Terraform supports remote backends which are basically hosts for Terraform state files so that everyone in your team is working with the same state. There are plenty of options for a remote backend, from Consul over plain old S3 to the majestic monolith that is Terraform Enterprise.

terraform {
  backend "consul" {
    address = "demo.consul.io"
    path = "some-unique-identifier"
    lock = false
  }
}

To move between different backend servers or local storage, just run terraform init.

Automating all the things!

It's all fun and games until you actually have to integrate Terraform with your workflow. To integrate with a CI/CD pipeline, Terraform docs suggest using a remote backend to sync the state, to run Terraform with input=false command line option to indicate that Terraform should not attempt to ask for input and to have the plan reviewed by a human

You can skip the approval process by adding -auto-approve to the apply command.

You can also use terraform workspace to select a specific environment, e.g. development, staging, production etc.

Integrate with Packer

This is probably the main point of Terraform: you provision a machine with Terraform and then deploy a Packer image on the machine. Since Packer can build Docker images, you can potentially provision a machine with Docker preinstalled and just run a Docker image on it. However right now I am lacking the knowledge to put the pieces together nicely.

Recipes

Remotely execute commands on GCP

  • set up a Compute Firewall rule to allow SSH connections

resource "google_compute_firewall" "external_ssh" {
  name = "external-ssh"
  network = "default"

  allow {
    protocol = "tcp"
    ports = ["22"]
  }

  source_ranges = ["0.0.0.0/0"]
  target_tags = ["externalssh"]
}
  • we use the externalssh tag to limit external SSH access only to the machines

    that we create this way

  • additionally, we need a key to push and to add metadata on the provisioned

    machine:

resource "google_compute_instance" "example" {
  name         = "example"
  machine_type = "f1-micro"
  zone         = "us-central1-a"
  tags         = ["externalssh"] // important!

  boot_disk {
    initialize_params {
      image = "debian-cloud/debian-9"
    }
  }

  network_interface {
    network = "default"

    access_config {
    }
  }

  provisioner "remote-exec" {
    connection {
      type        = "ssh"
      user        = "${var.user}"
      timeout     = "45s"
      private_key = "${file("~/.ssh/id_rsa")}"
    }

    inline = [
      "echo Hello world!",
    ]
  }

  # Ensure firewall rule is provisioned before server, so that SSH doesn't fail.
  depends_on = ["google_compute_firewall.external_ssh"]

  metadata {
    ssh-keys = "ivan:${file("~/.ssh/id_rsa.pub")}"
  }
}

Run in tandem with Ansible

This builds on top of the previous recipe.

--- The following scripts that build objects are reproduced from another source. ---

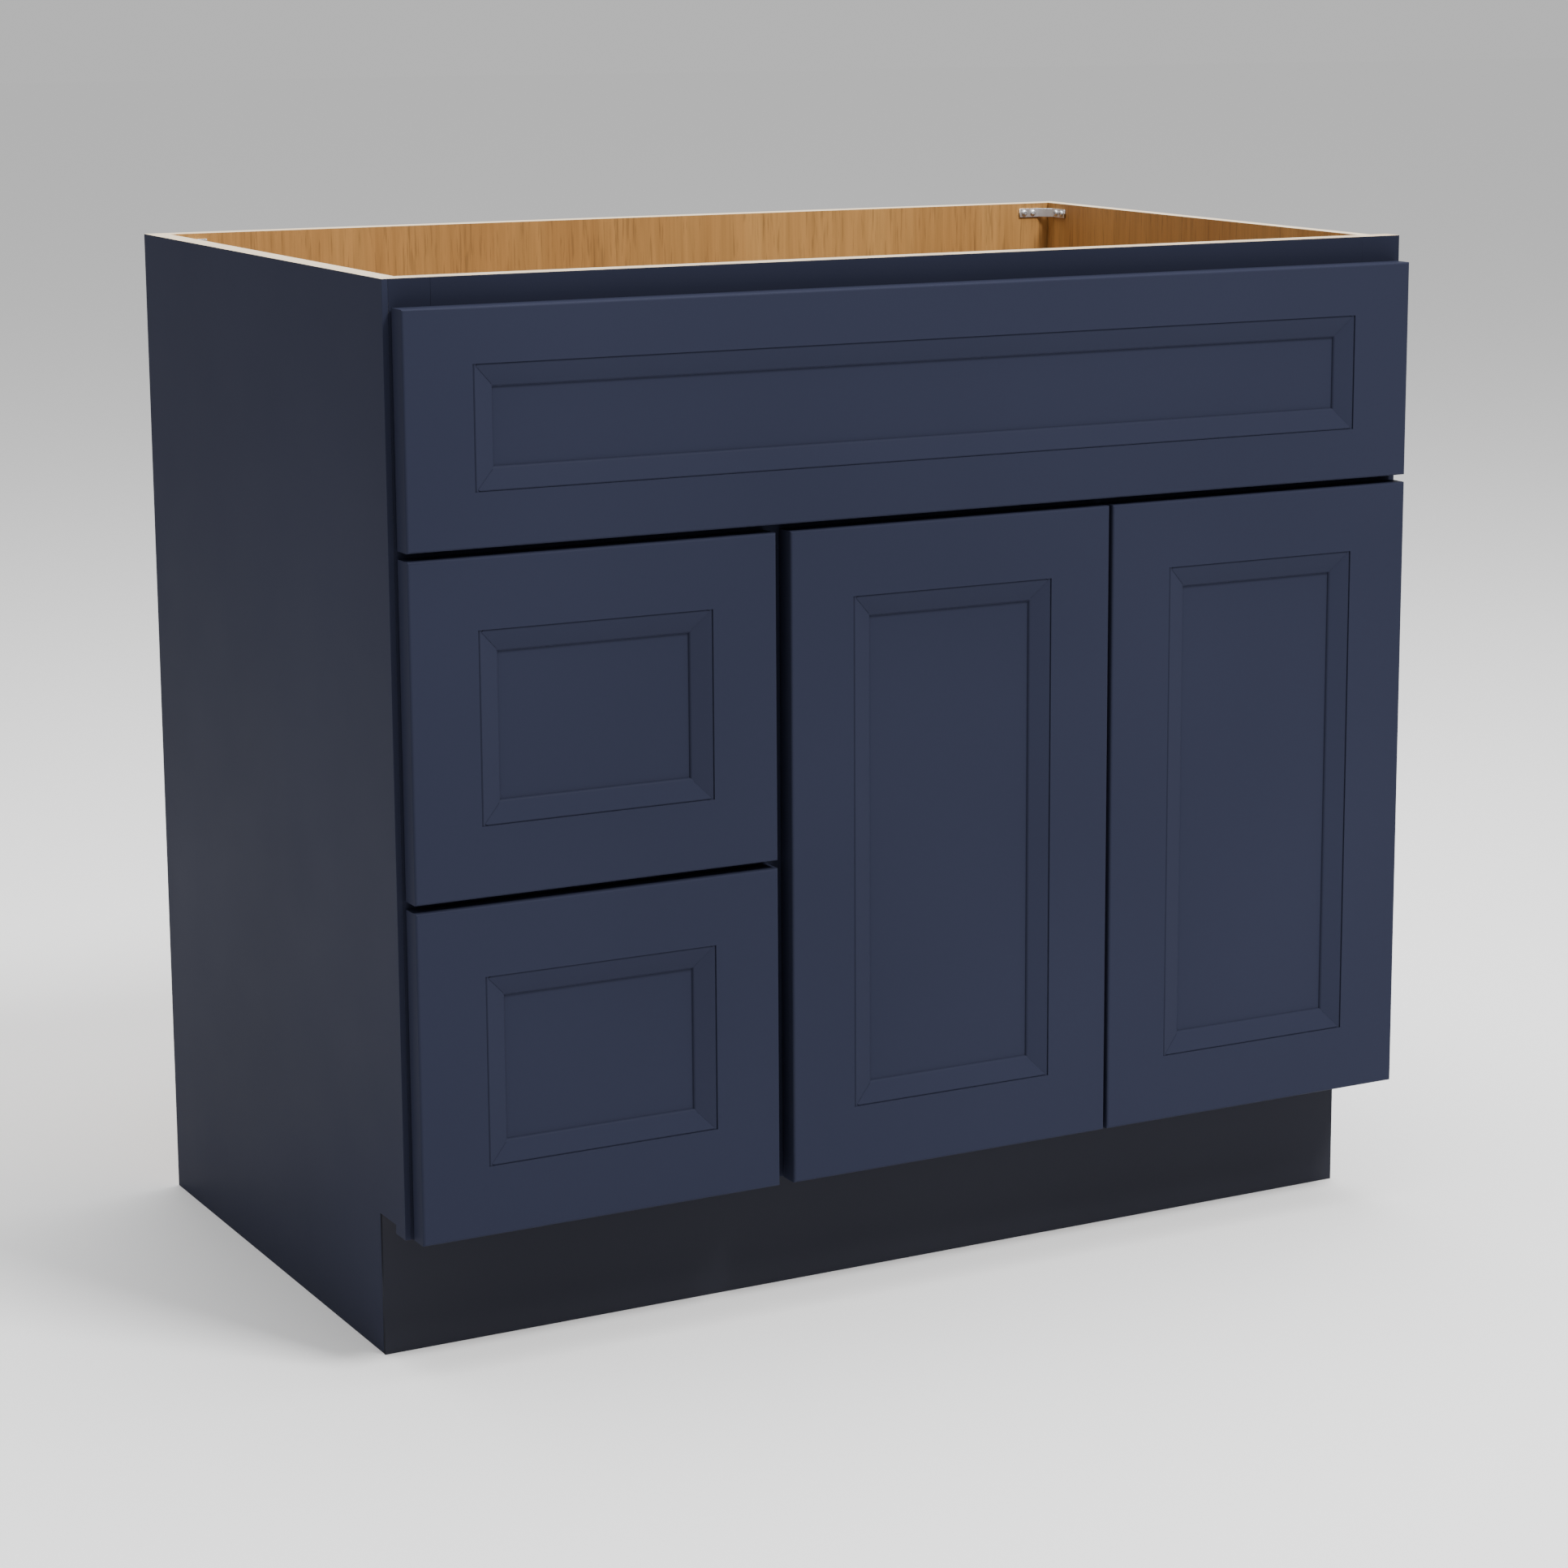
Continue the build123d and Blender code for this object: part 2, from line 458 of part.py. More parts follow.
def make_drawer(name, front_bottom, opening_bottom, parts):
    """A drawer: five-piece front, dovetailed box, screws, bumpers and its slides."""
    front = make_front(DRAWER_LEFT, DRAWER_RIGHT, front_bottom, front_bottom + DRAWER_HEIGHT)
    bottom = opening_bottom + BOX_LIFT
    top = bottom + BOX_HEIGHT
    inner_left, inner_right = BOX_LEFT + BOX_WALL, BOX_RIGHT - BOX_WALL
    sides = [block(BOX_LEFT, inner_left, FRONT_BACK, BOX_REAR, bottom, top),
             block(inner_right, BOX_RIGHT, FRONT_BACK, BOX_REAR, bottom, top)]
    ends = [block(inner_left, inner_right, FRONT_BACK, FRONT_BACK + BOX_WALL, bottom, top),
            block(inner_left, inner_right, BOX_REAR - BOX_WALL, BOX_REAR, bottom, top)]
    sheet_low = bottom + BOX_BOTTOM_RISE
    groove = BOX_WALL / 2
    sheet = block(inner_left - groove, inner_right + groove, FRONT_BACK + groove, BOX_REAR - groove,
                  sheet_low, sheet_low + BOX_BOTTOM_THICK)
    for end, (y_end, inward) in enumerate(((FRONT_BACK, 1), (BOX_REAR, -1))):
        for side, (x0, x1) in enumerate(((BOX_LEFT, inner_left), (inner_right, BOX_RIGHT))):
            pins = dovetail_pins(x0, x1, y_end, inward, bottom)
            sides[side] = sides[side] - pins
            ends[end] = ends[end] + pins
    sides = [side - sheet for side in sides]
    ends = [end - sheet for end in ends]
    middle = (BOX_LEFT + BOX_RIGHT) / 2
    for x in (middle - FRONT_SCREW_SIDE, middle + FRONT_SCREW_SIDE):
        for rail, height in enumerate(FRONT_SCREW_HEIGHTS[name]):
            point, forward = (x, FRONT_BACK + BOX_WALL, front_bottom + height), (0, -1, 0)
            ends[0] = drill(ends[0], point, forward, BOX_WALL)
            front["rails"][rail] = drill(front["rails"][rail], point, forward, BOX_WALL + SCREW_BITE)
            add(f"{name}_drawer_screws", screw(point, forward, BOX_WALL + SCREW_BITE))
    make_slides(name, bottom + SLIDE_RISE, parts, sides)
    add(f"{name}_drawer_front_stiles", *front["stiles"])
    add(f"{name}_drawer_front_rails", *front["rails"])
    add(f"{name}_drawer_front_panel", *front["panel"])
    add(f"{name}_drawer_box_sides", *sides)
    add(f"{name}_drawer_box_ends", *ends)
    add(f"{name}_drawer_box_bottom", sheet)
    for x in (DRAWER_LEFT + DRAWER_BUMPER_SIDE, DRAWER_RIGHT - COLUMN_GAP / 2):
        for z in (front_bottom + BUMPER_EDGE, front_bottom + DRAWER_HEIGHT - BUMPER_EDGE):
            add(f"{name}_drawer_bumpers", bumper(x, z))


def bumper(x, z):
    """A soft disc on the back of a front."""
    return rod((x, FRONT_BACK, z), (0, 1, 0), BUMPER_RADIUS, BUMPER_THICK)


# ---------------------------------------------------------------- doors and hinges
def bar(start, end, low, high):
    """A flat link between two points in plan, with a round boss at each end."""
    length = math.dist(start, end)
    angle = math.degrees(math.atan2(end[1] - start[1], end[0] - start[0]))
    middle = ((start[0] + end[0]) / 2, (start[1] + end[1]) / 2, (low + high) / 2)
    link = Pos(*middle) * Rot(0, 0, angle) * Box(length, 2 * LINK_HALF, high - low)
    for point in (start, end):
        link += rod((*point, low), (0, 0, 1), BOSS_RADIUS, high - low)
    return link


def pin_hole(point, low, high):
    return rod((*point, low), (0, 0, 1), PIN_RADIUS + PIN_PLAY, high - low)


def make_hinge(door, edge, into, frame_edge, centre, stile, parts):
    """One concealed hinge: cup in the door, plate on the frame, and two links between them."""
    def place(x, y):
        return (edge + into * x, FRONT_FACE + y)

    overlay = abs(frame_edge - edge)
    cup_x = overlay + CUP_PAST_FRAME
    cup = place(cup_x, FRONT_THICK)
    cup_pin = place(cup_x + CUP_PIN_SHIFT, CUP_PIN_DEPTH)
    arm_pin = place(*ARM_PIVOT)
    swing = (cup_x + CUP_PIN_SHIFT - VIRTUAL_AXIS[0], CUP_PIN_DEPTH - VIRTUAL_AXIS[1])
    knuckle = place(ARM_PIVOT[0] + swing[0], ARM_PIVOT[1] + swing[1])

    # cup with its pin, and the bore that it fills in the door
    bore = rod((cup[0], cup[1], centre), (0, -1, 0), CUP_RADIUS, CUP_DEPTH)
    hollow = rod((cup[0], cup[1] + FLANGE_THICK, centre), (0, -1, 0), CUP_RADIUS - CUP_WALL,
                 CUP_DEPTH - CUP_WALL + FLANGE_THICK)
    ear_x, ear_z = CUP_EAR_HALF
    ears = block(cup[0] - ear_x, cup[0] + ear_x, cup[1], cup[1] + FLANGE_THICK,
                 centre - ear_z, centre + ear_z)
    rim = rod((cup[0], cup[1], centre), (0, 1, 0), CUP_RADIUS + CUP_RIM, FLANGE_THICK)
    pin_reach = math.sqrt((CUP_RADIUS - CUP_WALL / 2) ** 2 - CUP_PIN_SHIFT ** 2)
    shell = (bore + rim + ears) - hollow
    shell += rod((*cup_pin, centre - pin_reach), (0, 0, 1), PIN_RADIUS, 2 * pin_reach)
    stile = stile - bore
    for offset in (-CUP_SCREW_SIDE, CUP_SCREW_SIDE):
        point = (cup[0], cup[1] + FLANGE_THICK, centre + offset)
        shell = drill(shell, point, (0, -1, 0), FLANGE_THICK)
        stile = drill(stile, point, (0, -1, 0), FLANGE_THICK + CUP_BITE)
        add(f"{door}_door_hinge_cups", screw(point, (0, -1, 0), FLANGE_THICK + CUP_BITE))
    add(f"{door}_door_hinge_cups", shell)

    # plate on the frame's edge, with two cheeks that hold the fixed pin
    plate_x = frame_edge + into * HINGE_PLATE
    plate_front, plate_back = FRAME_FRONT + PLATE_MARGIN, FRAME_BACK - PLATE_MARGIN
    plate = block(frame_edge, plate_x, plate_front, plate_back, centre - PLATE_HALF, centre + PLATE_HALF)
    root = (plate_x, plate_front + BOSS_RADIUS)
    cheek_high = CHEEK_LOW + LINK_SHEET
    for low, high in ((CHEEK_LOW, cheek_high), (-cheek_high, -CHEEK_LOW)):
        cheek = bar(root, arm_pin, centre + low, centre + high)
        in_frame = block(frame_edge, edge, FRONT_FACE, FRAME_BACK, centre + low, centre + high)
        plate += cheek - in_frame
    plate += rod((*arm_pin, centre - cheek_high), (0, 0, 1), PIN_RADIUS, 2 * cheek_high)
    board = "centre_mullion" if door == "left" else "right_stile"
    for offset in (-PLATE_SCREW_SIDE, PLATE_SCREW_SIDE):
        point = (plate_x, (FRAME_FRONT + FRAME_BACK) / 2, centre + offset)
        plate = drill(plate, point, (-into, 0, 0), HINGE_PLATE)
        parts[board] = drill(parts[board], point, (-into, 0, 0), PLATE_BITE)
        add("cabinet_screws", screw(point, (-into, 0, 0), PLATE_BITE))
    add("hinge_frame_plates", plate)

    # centre link: turns with the door about the fixed pin
    centre_link = bar(arm_pin, knuckle, centre - CENTRE_LINK_HALF, centre + CENTRE_LINK_HALF)
    for point in (arm_pin, knuckle):
        centre_link -= pin_hole(point, centre - CENTRE_LINK_HALF, centre + CENTRE_LINK_HALF)
    add(f"{door}_hinge_centre_links", centre_link)

    # outer link: two plates and the knuckle pin; it keeps its direction while the door turns
    outer_high = OUTER_LINK_LOW + LINK_SHEET
    outer_link = rod((*knuckle, centre - outer_high), (0, 0, 1), PIN_RADIUS, 2 * outer_high)
    for low, high in ((OUTER_LINK_LOW, outer_high), (-outer_high, -OUTER_LINK_LOW)):
        plate_link = bar(cup_pin, knuckle, centre + low, centre + high)
        outer_link += plate_link - pin_hole(cup_pin, centre + low, centre + high)
    add(f"{door}_hinge_outer_links", outer_link)
    return stile


def make_door(door, x0, x1, hinged_left, frame_edge, parts):
    """A five-piece door with two hinges and two bumpers."""
    front = make_front(x0, x1, FRAME_BOTTOM, UPPER_TOP)
    edge, free, into = (x0, x1, 1) if hinged_left else (x1, x0, -1)
    hinged = 0 if hinged_left else 1
    for centre in (FRAME_BOTTOM + HINGE_INSET, UPPER_TOP - HINGE_INSET):
        stile = front["stiles"][hinged]
        front["stiles"][hinged] = make_hinge(door, edge, into, frame_edge, centre, stile, parts)
    add(f"{door}_door_stiles", *front["stiles"])
    add(f"{door}_door_rails", *front["rails"])
    add(f"{door}_door_panel", *front["panel"])
    for z in (FRAME_BOTTOM + BUMPER_EDGE, UPPER_TOP - DOOR_BUMPER_TOP):
        add(f"{door}_door_bumpers", bumper(free - into * DOOR_BUMPER_SIDE, z))


# ---------------------------------------------------------------- assembly
def make_packing(parts, drawer, opening_bottom):
    """A board that brings the left slides flush with the frame opening."""
    centre = opening_bottom + BOX_LIFT + SLIDE_RISE
    low, high = centre - PACKING_HEIGHT / 2, centre + PACKING_HEIGHT / 2
    parts[packing_name(drawer)] = block(SIDE_LEFT_IN, STILE_LEFT_IN, FRAME_BACK, SLIDE_BACK, low, high)


def build():
    parts = make_carcass()
    parts.update(make_face_frame())
    openings = {"lower": (LOWER_BOTTOM, BOTTOM_RAIL_TOP), "upper": (UPPER_BOTTOM, DRAWER_RAIL_TOP)}
    for drawer, (front_bottom, opening_bottom) in openings.items():
        make_packing(parts, drawer, opening_bottom)
        make_drawer(drawer, front_bottom, opening_bottom, parts)
    make_door("left", DOORS_LEFT, DOORS_LEFT + DOOR_WIDTH, True, MULLION_RIGHT, parts)
    make_door("right", DOORS_RIGHT - DOOR_WIDTH, DOORS_RIGHT, False, STILE_RIGHT_IN, parts)
    false_front = make_front(DRAWER_LEFT, DOORS_RIGHT, FALSE_BOTTOM, FRONT_TOP, FALSE_RAIL_FLAT)
    make_false_brackets(parts, false_front)
    make_corner_braces(parts)
    for piece, solids in false_front.items():
        add(f"false_front_{piece}", *solids)
    add("slide_packing_boards", parts.pop(packing_name("lower")), parts.pop(packing_name("upper")))
    for name, solid in parts.items():
        add(name, solid)


def write():
    for name, solids in nodes.items():
        shape = Compound(children=[Solid(solid.solid().wrapped) for solid in solids])
        shape.label = name
        export_step(shape, f"parts/{name}.step")


build()
write()
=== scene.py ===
import json
import math

import bmesh
import bpy
from bpy.props import FloatProperty, FloatVectorProperty, IntProperty, PointerProperty
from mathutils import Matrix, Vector


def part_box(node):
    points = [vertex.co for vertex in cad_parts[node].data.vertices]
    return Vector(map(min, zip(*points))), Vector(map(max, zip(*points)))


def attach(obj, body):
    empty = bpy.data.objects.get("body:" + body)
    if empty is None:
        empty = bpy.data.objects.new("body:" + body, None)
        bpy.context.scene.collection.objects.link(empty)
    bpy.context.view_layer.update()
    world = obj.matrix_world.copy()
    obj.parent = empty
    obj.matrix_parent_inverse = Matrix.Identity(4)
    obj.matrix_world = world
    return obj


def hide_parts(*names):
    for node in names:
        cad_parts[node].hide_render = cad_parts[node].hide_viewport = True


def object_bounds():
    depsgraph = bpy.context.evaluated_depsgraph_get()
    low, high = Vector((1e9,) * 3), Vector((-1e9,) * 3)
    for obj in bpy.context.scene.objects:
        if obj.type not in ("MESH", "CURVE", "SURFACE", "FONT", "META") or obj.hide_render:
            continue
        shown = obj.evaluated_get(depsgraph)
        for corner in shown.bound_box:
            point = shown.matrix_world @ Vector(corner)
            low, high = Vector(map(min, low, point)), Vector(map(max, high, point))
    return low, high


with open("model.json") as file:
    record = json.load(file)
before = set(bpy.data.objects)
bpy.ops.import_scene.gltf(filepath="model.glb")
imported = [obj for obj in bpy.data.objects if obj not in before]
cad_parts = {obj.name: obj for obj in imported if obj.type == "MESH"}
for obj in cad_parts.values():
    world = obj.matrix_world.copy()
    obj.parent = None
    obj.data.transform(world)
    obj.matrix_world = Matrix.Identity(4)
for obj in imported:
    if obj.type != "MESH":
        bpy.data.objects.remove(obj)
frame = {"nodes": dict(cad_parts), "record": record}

bl_info = {
    "name": "Bathroom Vanity Cabinet",
    "version": (1, 0, 0),
    "blender": (4, 5, 0),
    "location": "View3D > Sidebar > Vanity",
    "description": "Builds the finished pieces of a bathroom vanity cabinet round its fixed frame",
    "category": "Object",
}

LOW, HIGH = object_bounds()
BODIES = frame["record"]["behaviour"]["bodies"]
BODY_OF = {node: body for body, nodes in BODIES.items() for node in nodes}
MM = 0.001
KEY_PLACE, KEY_SIZE = (1.4, -3.1, 4.6), (1.3, 1.3)
TOP_PLACE, TOP_SIZE = (0.2, 0.3, 3.4), (2.6, 2.6)
CAMERA_PLACE = (-1.5087, -2.8926, 1.0685)
CAMERA_DOWN, CAMERA_TURN = 0.1877, -0.5141      # radians
CAMERA_SHIFT = (-0.0775, -0.06)


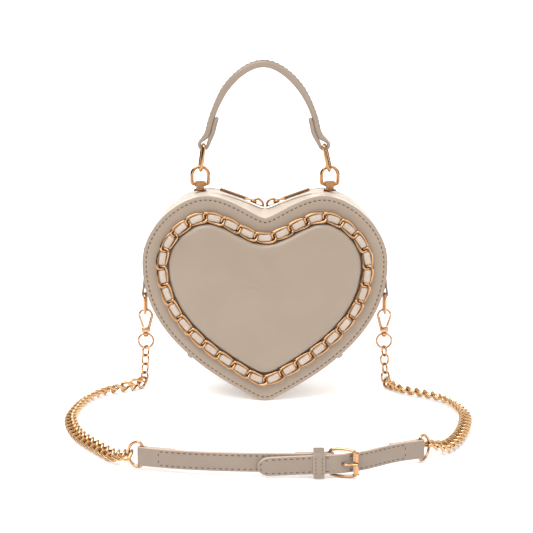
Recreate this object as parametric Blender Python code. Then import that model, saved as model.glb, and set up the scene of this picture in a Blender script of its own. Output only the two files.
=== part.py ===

  • install Python on remote host through remote-exec

  • run Terraform through local-exec

provisioner "remote-exec" {
  inline = [
    "apt-get -qq install python -y",
  ]
}

provisioner "local-exec" {
  working_dir = "./ansible"
  command = <<BASH
    ansible-playbook -u root --private-key ~/.ssh/id_rsa \
      -i ${google_compute_instance.default.network_interface.0.access_config.0.nat_ip}, \
      playbook.yml
BASH

  environment {
    PUBLIC_IP = "${google_compute_instance.default.network_interface.0.access_config.0.nat_ip}"
  }
}

Now you can use any Ansible playbook to set up the provisioned machine.